Exercise directions:
Take every line from the material that has the word "with" in it.

Records that describe objects:
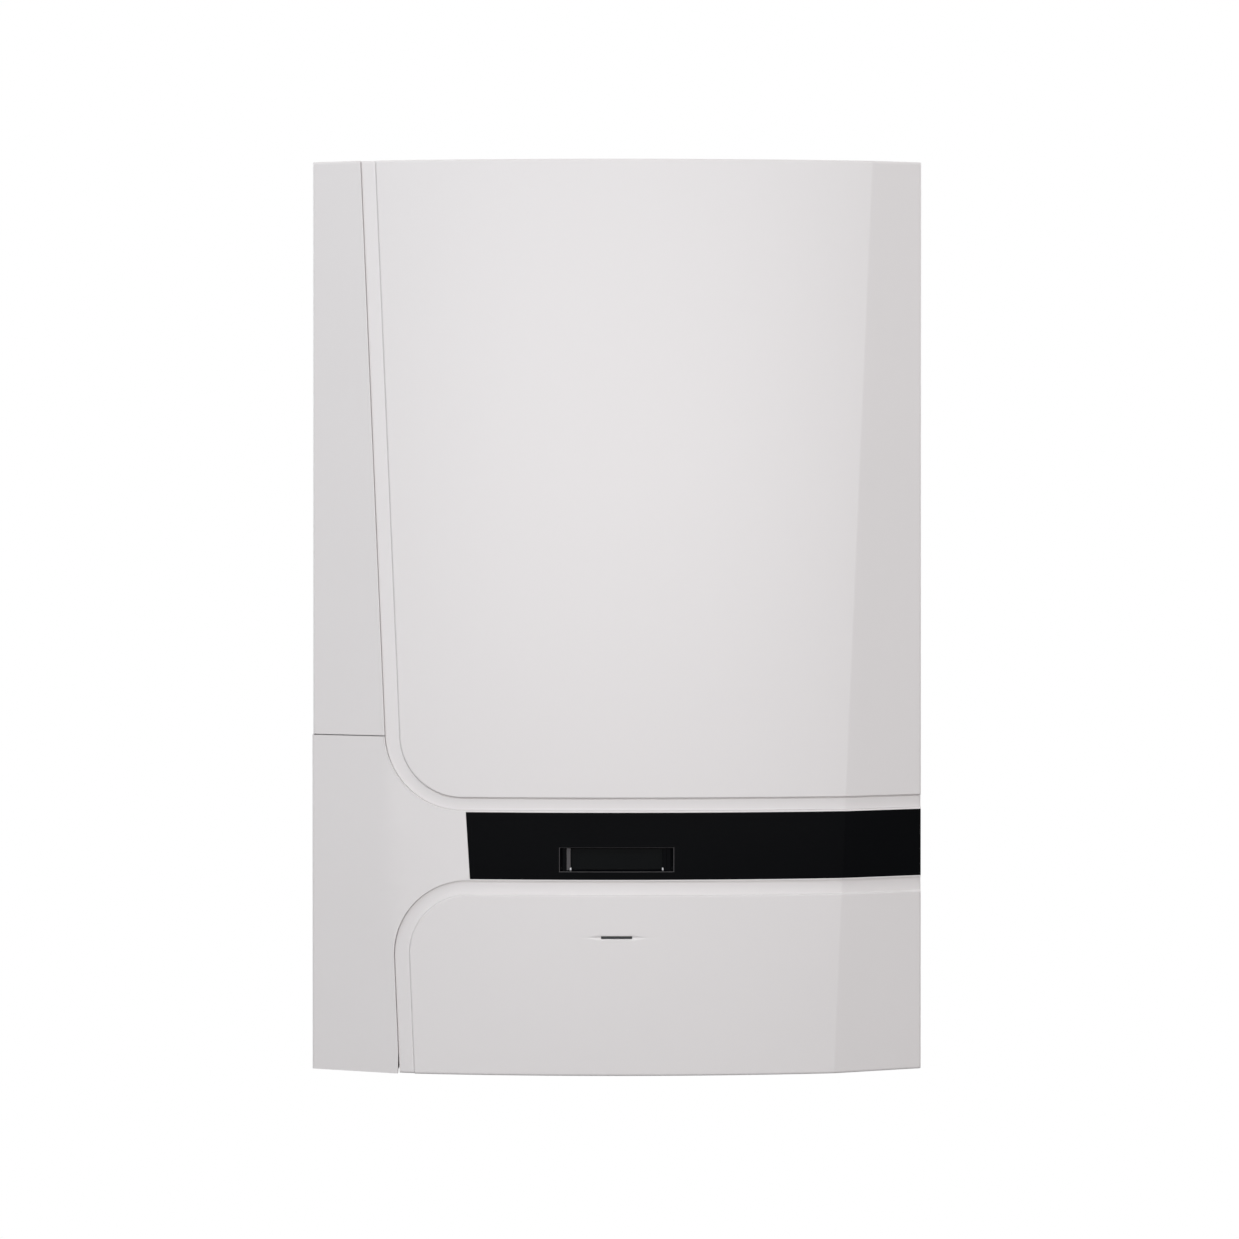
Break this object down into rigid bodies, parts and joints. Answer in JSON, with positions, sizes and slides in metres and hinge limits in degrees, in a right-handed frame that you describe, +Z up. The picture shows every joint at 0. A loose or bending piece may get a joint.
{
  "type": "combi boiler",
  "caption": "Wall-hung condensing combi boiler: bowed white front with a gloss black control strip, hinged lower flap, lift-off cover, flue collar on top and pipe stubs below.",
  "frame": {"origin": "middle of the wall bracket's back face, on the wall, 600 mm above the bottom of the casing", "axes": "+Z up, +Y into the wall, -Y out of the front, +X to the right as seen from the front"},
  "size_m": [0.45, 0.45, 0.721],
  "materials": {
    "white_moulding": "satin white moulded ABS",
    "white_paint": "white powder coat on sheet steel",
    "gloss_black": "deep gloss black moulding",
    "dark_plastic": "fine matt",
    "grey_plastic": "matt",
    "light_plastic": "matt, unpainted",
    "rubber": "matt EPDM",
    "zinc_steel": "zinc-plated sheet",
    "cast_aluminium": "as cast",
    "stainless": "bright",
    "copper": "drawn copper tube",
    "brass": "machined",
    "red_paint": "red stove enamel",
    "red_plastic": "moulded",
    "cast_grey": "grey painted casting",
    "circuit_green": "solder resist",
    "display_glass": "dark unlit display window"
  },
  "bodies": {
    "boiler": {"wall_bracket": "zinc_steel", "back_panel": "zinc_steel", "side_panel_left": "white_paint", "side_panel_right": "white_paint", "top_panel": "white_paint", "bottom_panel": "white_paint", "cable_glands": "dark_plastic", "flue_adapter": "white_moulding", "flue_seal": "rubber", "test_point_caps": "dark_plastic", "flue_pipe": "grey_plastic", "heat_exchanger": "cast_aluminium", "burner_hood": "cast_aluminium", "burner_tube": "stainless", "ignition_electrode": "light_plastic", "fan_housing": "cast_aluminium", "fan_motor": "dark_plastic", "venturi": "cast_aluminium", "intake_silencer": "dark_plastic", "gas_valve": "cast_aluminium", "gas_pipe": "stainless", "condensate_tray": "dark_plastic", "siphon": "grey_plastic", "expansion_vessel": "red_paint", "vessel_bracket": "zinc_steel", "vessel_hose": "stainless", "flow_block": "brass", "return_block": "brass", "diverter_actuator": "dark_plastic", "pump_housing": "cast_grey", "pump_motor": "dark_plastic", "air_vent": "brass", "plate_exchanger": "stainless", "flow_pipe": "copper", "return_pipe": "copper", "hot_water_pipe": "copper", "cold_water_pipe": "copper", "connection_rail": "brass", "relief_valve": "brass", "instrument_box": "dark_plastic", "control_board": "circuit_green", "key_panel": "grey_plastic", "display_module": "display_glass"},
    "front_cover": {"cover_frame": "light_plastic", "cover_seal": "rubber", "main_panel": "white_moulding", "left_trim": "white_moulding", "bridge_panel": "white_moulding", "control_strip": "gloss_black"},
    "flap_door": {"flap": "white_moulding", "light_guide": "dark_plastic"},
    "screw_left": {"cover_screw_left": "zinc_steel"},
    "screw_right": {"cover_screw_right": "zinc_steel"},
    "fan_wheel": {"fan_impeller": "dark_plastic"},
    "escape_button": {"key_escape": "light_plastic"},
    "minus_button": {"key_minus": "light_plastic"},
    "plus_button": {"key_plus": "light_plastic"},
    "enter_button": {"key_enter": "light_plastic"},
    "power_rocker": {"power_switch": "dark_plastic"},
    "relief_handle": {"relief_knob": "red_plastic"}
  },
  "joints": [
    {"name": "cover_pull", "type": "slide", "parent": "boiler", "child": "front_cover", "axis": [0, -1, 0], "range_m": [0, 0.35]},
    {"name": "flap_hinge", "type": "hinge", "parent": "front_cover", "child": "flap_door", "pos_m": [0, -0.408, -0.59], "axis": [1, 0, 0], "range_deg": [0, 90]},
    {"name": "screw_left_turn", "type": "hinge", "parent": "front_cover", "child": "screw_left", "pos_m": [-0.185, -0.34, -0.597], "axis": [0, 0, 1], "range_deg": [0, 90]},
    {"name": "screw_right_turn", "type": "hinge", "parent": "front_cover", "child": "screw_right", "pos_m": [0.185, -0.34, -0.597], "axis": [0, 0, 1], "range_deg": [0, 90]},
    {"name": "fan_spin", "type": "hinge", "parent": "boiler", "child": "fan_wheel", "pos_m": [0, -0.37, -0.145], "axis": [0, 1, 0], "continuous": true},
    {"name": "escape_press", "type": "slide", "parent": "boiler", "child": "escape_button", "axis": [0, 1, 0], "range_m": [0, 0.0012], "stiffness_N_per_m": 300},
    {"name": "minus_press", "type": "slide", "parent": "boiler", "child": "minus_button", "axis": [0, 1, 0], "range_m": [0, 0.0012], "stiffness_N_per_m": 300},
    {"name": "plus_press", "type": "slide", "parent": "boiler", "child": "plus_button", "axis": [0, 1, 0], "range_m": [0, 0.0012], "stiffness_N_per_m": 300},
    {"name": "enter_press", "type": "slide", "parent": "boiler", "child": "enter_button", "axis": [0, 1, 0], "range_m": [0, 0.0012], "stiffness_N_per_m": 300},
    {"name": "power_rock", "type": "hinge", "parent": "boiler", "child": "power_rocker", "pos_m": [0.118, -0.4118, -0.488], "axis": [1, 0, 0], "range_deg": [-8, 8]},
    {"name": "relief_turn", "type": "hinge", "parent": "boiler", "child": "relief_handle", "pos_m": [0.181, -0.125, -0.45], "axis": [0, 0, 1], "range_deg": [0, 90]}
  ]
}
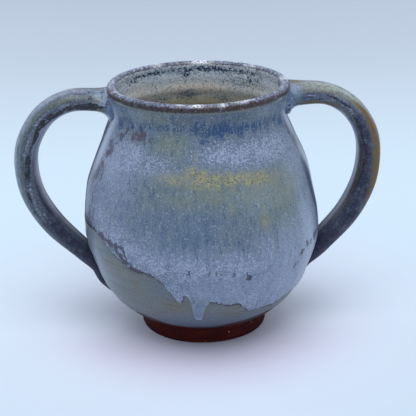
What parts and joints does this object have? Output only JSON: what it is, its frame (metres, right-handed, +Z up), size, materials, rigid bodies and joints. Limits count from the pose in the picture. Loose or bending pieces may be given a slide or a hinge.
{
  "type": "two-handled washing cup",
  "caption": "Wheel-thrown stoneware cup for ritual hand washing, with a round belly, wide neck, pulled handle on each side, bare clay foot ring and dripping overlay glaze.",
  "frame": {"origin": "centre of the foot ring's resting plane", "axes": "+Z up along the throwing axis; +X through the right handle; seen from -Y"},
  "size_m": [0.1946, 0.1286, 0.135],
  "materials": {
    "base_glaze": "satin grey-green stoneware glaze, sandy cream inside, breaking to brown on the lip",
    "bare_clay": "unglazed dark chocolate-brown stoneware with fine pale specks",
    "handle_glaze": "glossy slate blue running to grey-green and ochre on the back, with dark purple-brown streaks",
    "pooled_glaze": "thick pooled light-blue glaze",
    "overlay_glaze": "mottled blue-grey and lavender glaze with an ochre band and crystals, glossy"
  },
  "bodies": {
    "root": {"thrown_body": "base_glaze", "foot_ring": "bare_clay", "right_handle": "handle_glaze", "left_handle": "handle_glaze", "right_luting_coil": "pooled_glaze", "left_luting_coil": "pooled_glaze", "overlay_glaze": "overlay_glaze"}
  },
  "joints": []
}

Complete response:
Break this object down into rigid bodies, parts and joints. Answer in JSON, with positions, sizes and slides in metres and hinge limits in degrees, in a right-handed frame that you describe, +Z up. The picture shows every joint at 0. A loose or bending piece may get a joint.
  "caption": "Wall-hung condensing combi boiler: bowed white front with a gloss black control strip, hinged lower flap, lift-off cover, flue collar on top and pipe stubs below.",
  "caption": "Wheel-thrown stoneware cup for ritual hand washing, with a round belly, wide neck, pulled handle on each side, bare clay foot ring and dripping overlay glaze.",
    "bare_clay": "unglazed dark chocolate-brown stoneware with fine pale specks",
    "handle_glaze": "glossy slate blue running to grey-green and ochre on the back, with dark purple-brown streaks",
    "overlay_glaze": "mottled blue-grey and lavender glaze with an ochre band and crystals, glossy"